Audio News for July 11, 2006

by | Jul 11, 2006 | Audio News | 0 comments

Philips Brings Wireless HDTV to the Connected Home – Royal Philips Electronics has announced an agreement with Metalink Ltd. to use its high-speed 802.11n 5 GHz Wi-Fi solution in their Connected Home solutions. This will enable the distribution of wireless hi-def video content at speeds five to ten times faster than current wireless LAN technologies using various 802.11 standards. Metalink’s technology ensures in-home transport of HDTV for Philips’ advanced TV, set-top boxes and digital media adapter systems. Consumers will be able to connect to IP, terrestrial, cable and satellite providers, and multiple HDTV streams can be delivered to a radius of 100 feet. A spokesperson said that the growing number of products using the 2.4 GHz band and thus creating increased interference there necessitated the shift to 5 GHz. Adoption of the 802.11n standard Wi-Fi chipset is expected to spur its wide use by consumer electronics manufacturers by 2007.

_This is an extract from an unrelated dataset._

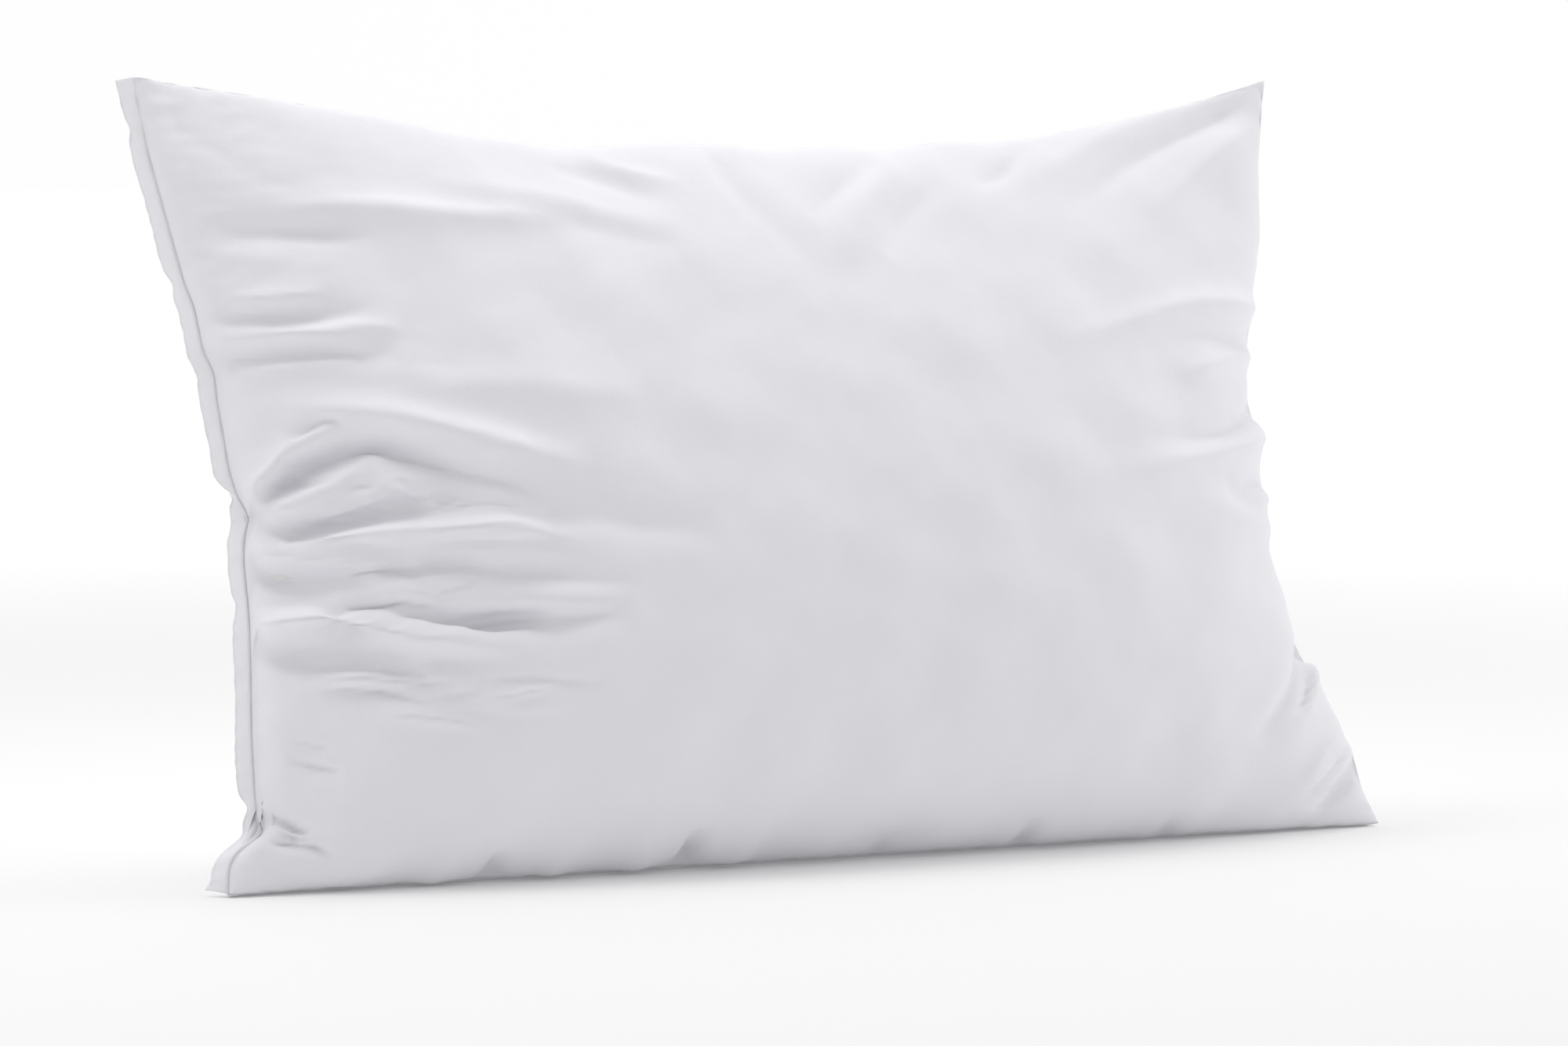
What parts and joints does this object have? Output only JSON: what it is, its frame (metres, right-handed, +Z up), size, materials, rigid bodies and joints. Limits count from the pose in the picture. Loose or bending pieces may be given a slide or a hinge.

Audio Component Sales Recovering From Slump – Consumer Electronics Association statistics which showed double-digit declines in retail home component sales last year have improved to single-digit decline the first five months of this year, are expected to return to growth the second half of 2006. A number of factors have influenced the improving picture for home audio components: Major price declines in flat-panel TV prices – allowing more to be spent on better audio components, a greater demand for AV receivers with customer-friendly features and their emergence as control centers for high-performance home theater systems, and more aggressive approaches on the sales floor to demonstrate the advantages of quality audio components over a typical HTiB (or even worse – the speakers built into video displays).

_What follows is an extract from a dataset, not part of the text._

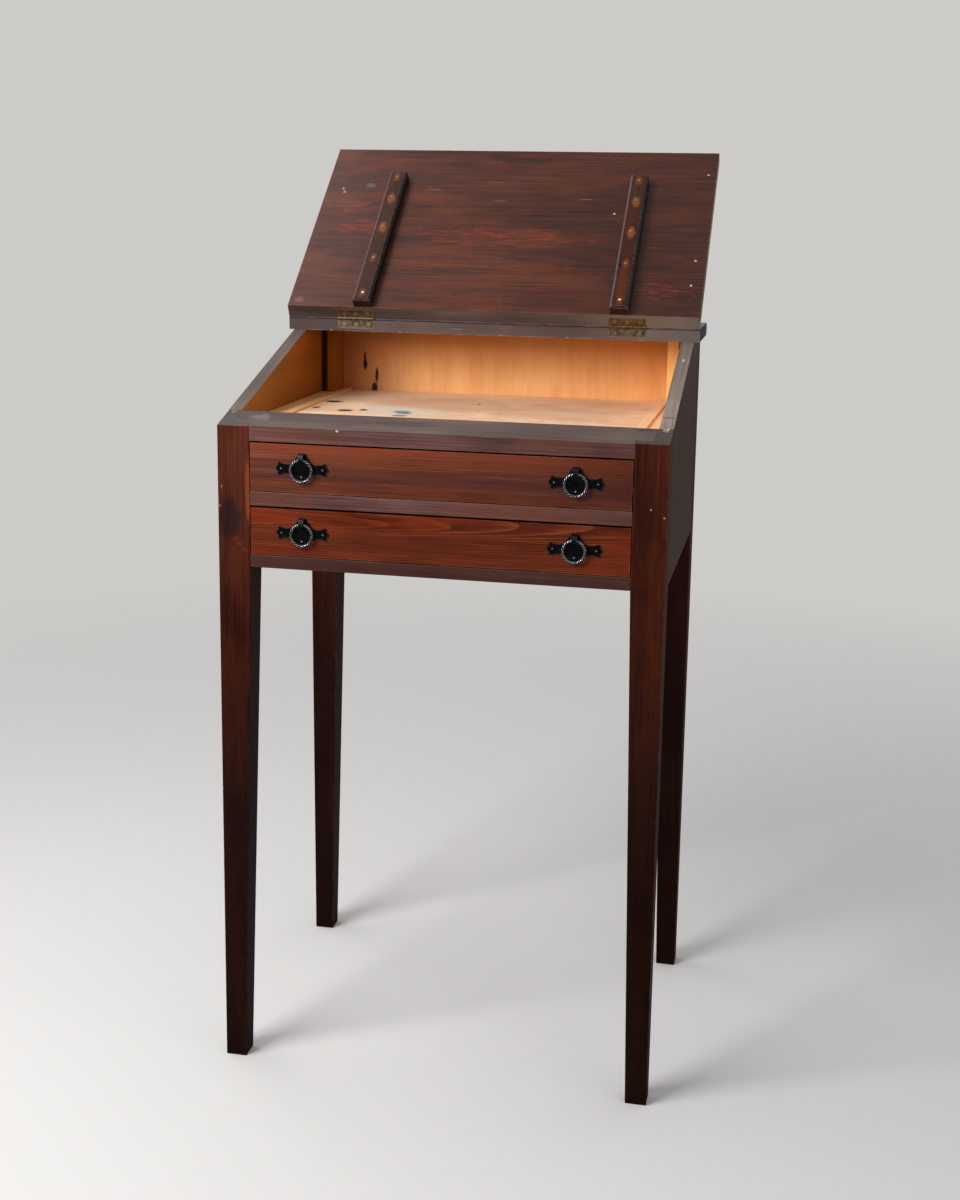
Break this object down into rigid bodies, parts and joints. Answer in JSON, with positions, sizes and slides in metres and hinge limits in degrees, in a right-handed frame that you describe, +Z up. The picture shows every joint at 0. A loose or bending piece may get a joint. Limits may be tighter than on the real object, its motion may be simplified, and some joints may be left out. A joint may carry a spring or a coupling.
{
  "type": "standing writing desk",
  "caption": "Slant-top standing desk with tapered legs, a lift-up lid over a writing compartment, and drawers with iron ring pulls.",
  "frame": {"origin": "on the floor, under the middle of the whole desk's box as it stands with the lid leaning back", "axes": "+X to the right of someone who stands at the front, +Y from the front to the back, +Z up"},
  "size_m": [0.636, 0.632, 1.3229],
  "materials": {
    "dark_stained_pine": "dark stain under a worn semi-gloss lacquer",
    "worn_stained_pine": "stain faded to grey-brown on the edges",
    "red_stained_pine": "reddish stain under a semi-gloss lacquer",
    "raw_pine": "planed and unfinished, darkened with age",
    "pale_pine": "planed and unfinished, with ink stains",
    "aged_brass": "tarnished, satin",
    "black_iron": "blackened, with worn highlights"
  },
  "bodies": {
    "desk_frame": {"leg_front_left": "dark_stained_pine", "leg_front_right": "dark_stained_pine", "leg_rear_left": "dark_stained_pine", "leg_rear_right": "dark_stained_pine", "side_panel_left": "dark_stained_pine", "side_panel_right": "dark_stained_pine", "bottom_rail": "dark_stained_pine", "top_rail": "worn_stained_pine", "middle_rail": "worn_stained_pine", "top_board": "worn_stained_pine", "back_panel": "raw_pine", "floor_ledger": "raw_pine", "floor_strip_left": "raw_pine", "floor_strip_right": "raw_pine", "kicker_left": "raw_pine", "kicker_right": "raw_pine", "upper_runner_left": "raw_pine", "upper_runner_right": "raw_pine", "lower_runner_left": "raw_pine", "lower_runner_right": "raw_pine", "upper_guide_left": "raw_pine", "upper_guide_right": "raw_pine", "lower_guide_left": "raw_pine", "lower_guide_right": "raw_pine", "drawer_stops": "raw_pine", "compartment_floor": "pale_pine", "hinge_left_board_leaf": "aged_brass", "hinge_right_board_leaf": "aged_brass", "hinge_left_pin": "aged_brass", "hinge_right_pin": "aged_brass", "board_leaf_screws": "aged_brass"},
    "lid": {"lid_board": "dark_stained_pine", "lid_batten_left": "red_stained_pine", "lid_batten_right": "red_stained_pine", "batten_nails": "aged_brass", "hinge_left_lid_leaf": "aged_brass", "hinge_right_lid_leaf": "aged_brass", "lid_leaf_screws": "aged_brass"},
    "upper_drawer": {"upper_drawer_front": "red_stained_pine", "upper_drawer_side_left": "raw_pine", "upper_drawer_side_right": "raw_pine", "upper_drawer_back": "raw_pine", "upper_drawer_bottom": "pale_pine", "upper_plate_left": "black_iron", "upper_plate_right": "black_iron", "upper_plate_nails": "black_iron"},
    "lower_drawer": {"lower_drawer_front": "red_stained_pine", "lower_drawer_side_left": "raw_pine", "lower_drawer_side_right": "raw_pine", "lower_drawer_back": "raw_pine", "lower_drawer_bottom": "pale_pine", "lower_plate_left": "black_iron", "lower_plate_right": "black_iron", "lower_plate_nails": "black_iron"},
    "upper_ring_left_pull": {"upper_ring_left": "black_iron"},
    "upper_ring_right_pull": {"upper_ring_right": "black_iron"},
    "lower_ring_left_pull": {"lower_ring_left": "black_iron"},
    "lower_ring_right_pull": {"lower_ring_right": "black_iron"}
  },
  "joints": [
    {"name": "lid_hinge", "type": "hinge", "parent": "desk_frame", "child": "lid", "pos_m": [0, 0.03054, 1.06125], "axis": [1, 0, 0], "range_deg": [0, 156.4]},
    {"name": "upper_drawer_slide", "type": "slide", "parent": "desk_frame", "child": "upper_drawer", "axis": [0, -1, 0], "range_m": [0, 0.28]},
    {"name": "lower_drawer_slide", "type": "slide", "parent": "desk_frame", "child": "lower_drawer", "axis": [0, -1, 0], "range_m": [0, 0.28]},
    {"name": "upper_ring_left_hinge", "type": "hinge", "parent": "upper_drawer", "child": "upper_ring_left_pull", "pos_m": [-0.1885, -0.31156, 0.8944], "axis": [-1, 0, 0], "range_deg": [0, 170]},
    {"name": "upper_ring_right_hinge", "type": "hinge", "parent": "upper_drawer", "child": "upper_ring_right_pull", "pos_m": [0.1885, -0.31156, 0.8944], "axis": [-1, 0, 0], "range_deg": [0, 170]},
    {"name": "lower_ring_left_hinge", "type": "hinge", "parent": "lower_drawer", "child": "lower_ring_left_pull", "pos_m": [-0.1885, -0.31156, 0.8049], "axis": [-1, 0, 0], "range_deg": [0, 170]},
    {"name": "lower_ring_right_hinge", "type": "hinge", "parent": "lower_drawer", "child": "lower_ring_right_pull", "pos_m": [0.1885, -0.31156, 0.8049], "axis": [-1, 0, 0], "range_deg": [0, 170]}
  ]
}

Another optimistic factor in component sales is occurring in the custom installation business. Growth in single-family new housing has begun to slow down, with the result that the retrofit and MDU market is becoming more important. (Time to learn another new acronym: MDU = multiple-dwelling-unit.) Consumers are continuing to spend great sums of money on improvements to their already-existing homes, and home theater and automation are the big attractions to families.

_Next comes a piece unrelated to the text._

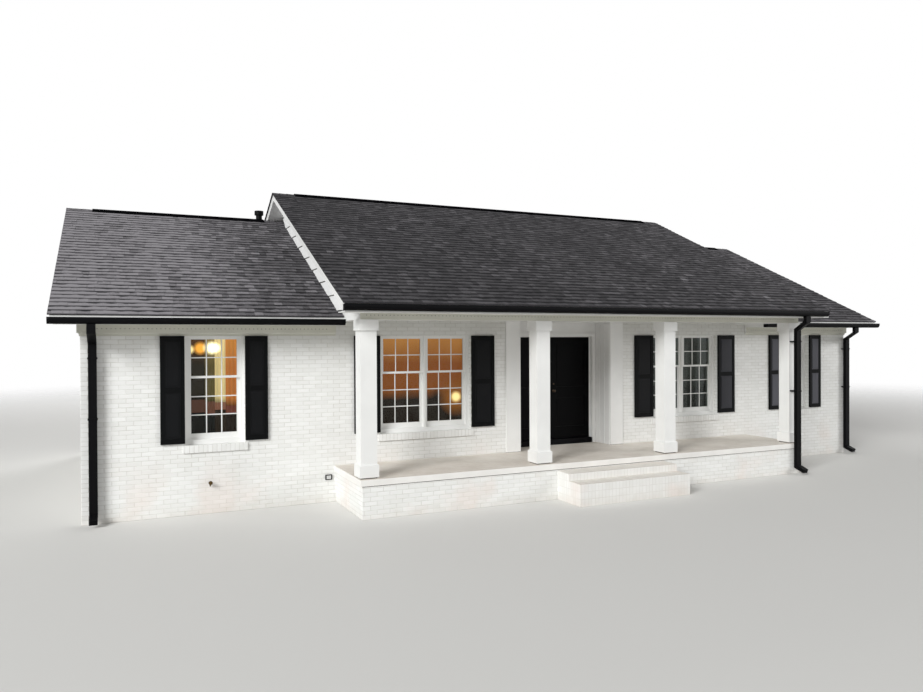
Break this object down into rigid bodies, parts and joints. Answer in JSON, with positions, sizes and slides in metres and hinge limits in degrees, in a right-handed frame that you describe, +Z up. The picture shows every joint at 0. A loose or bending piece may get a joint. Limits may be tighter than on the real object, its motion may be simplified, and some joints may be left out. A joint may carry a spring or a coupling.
{
  "type": "ranch house",
  "caption": "Single-storey painted brick ranch house with a higher middle gable over a columned front porch, lower gabled wings and a recessed pair of entry doors.",
  "frame": {"origin": "middle of the walls' rectangular plan at ground level, on the underside of the floor slab", "axes": "+Z up, +X to the right along the front seen from outside, -Y out of the front door"},
  "size_m": [16.76, 10.976, 5.7479],
  "materials": {
    "painted_brick": "satin paint",
    "trim": "painted satin white",
    "siding": "painted satin white",
    "shingle": "granular, rough",
    "black_metal": "satin black",
    "shutter": "satin black",
    "door_paint": "satin black paint",
    "window_vinyl": "satin white",
    "pane": "clear",
    "concrete": "painted, worn",
    "timber": "sawn",
    "plaster": "matt",
    "steel": "satin"
  },
  "bodies": {
    "house": {"front_wall_left": "painted_brick", "front_wall_right": "painted_brick", "rear_wall": "painted_brick", "left_end_wall": "painted_brick", "right_end_wall": "painted_brick", "floor_slab": "concrete", "ceiling": "plaster", "entry_side_walls": "trim", "entry_header": "trim", "entry_lintel": "trim", "entry_panels": "trim", "pilasters": "trim", "wing_roofs": "timber", "main_roof": "timber", "wing_shingles": "shingle", "main_shingles": "shingle", "ridge_vents": "black_metal", "end_gables": "siding", "main_gables": "siding", "fascias": "trim", "soffits": "trim", "friezes": "trim", "rake_boards": "trim", "porch_base": "painted_brick", "porch_slab": "concrete", "entry_steps": "painted_brick", "columns": "trim", "porch_beam": "trim", "porch_side_beams": "trim", "porch_ceiling": "trim", "window_frames": "window_vinyl", "window_sashes": "window_vinyl", "window_glass": "pane", "window_sills": "painted_brick", "shutters": "shutter", "door_frame": "trim", "threshold": "black_metal", "frame_hinges": "steel", "wing_gutters": "black_metal", "main_gutters": "black_metal", "downspouts": "black_metal", "flue_vent": "black_metal", "drip_edges": "trim", "wall_vent": "black_metal", "hose_tap": "steel"},
    "left_leaf": {"left_door": "door_paint", "left_door_hinges": "steel", "left_door_knob": "steel"},
    "right_leaf": {"right_door": "door_paint", "right_door_hinges": "steel", "right_door_knob": "steel"}
  },
  "joints": [
    {"name": "left_door_hinge", "type": "hinge", "parent": "house", "child": "left_leaf", "pos_m": [-0.6055, -3.463, 0.71], "axis": [0, 0, 1], "range_deg": [0, 95]},
    {"name": "right_door_hinge", "type": "hinge", "parent": "house", "child": "right_leaf", "pos_m": [1.2355, -3.463, 0.71], "axis": [0, 0, -1], "range_deg": [0, 95]}
  ]
}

Video Displays Continue to Get Larger – At this January’s CES, Samsung Electronics made a big splash with their 102 inch plasma TV screen. Sharp has the largest LCD display at 65 inches. Market research is showing most consumers currently want a screen 50 to 55 inches size, but projections are that by 2009 the preferred size will be 60 inches. Front projectors are the fastest-growing category in video today, and within reason screen size is almost unlimited with them. New homes are getting larger, so this doesn’t seem like a problem. The average new home is 2,434 sq. ft. – 62% larger than homes built in 1970. And about 10% of new homes are being built with a so-called media room – but it could be just a basement or rec room. As screens enlarge it is becoming more difficult to find a suitable place to put them in the home. Proper viewing distance is another consideration: the bigger the screen, the further back one should sit. A rule of thumb is 2 1/2 times the diagonal measurement of the screen for standard TV, and 1 1/2 times for HDTV.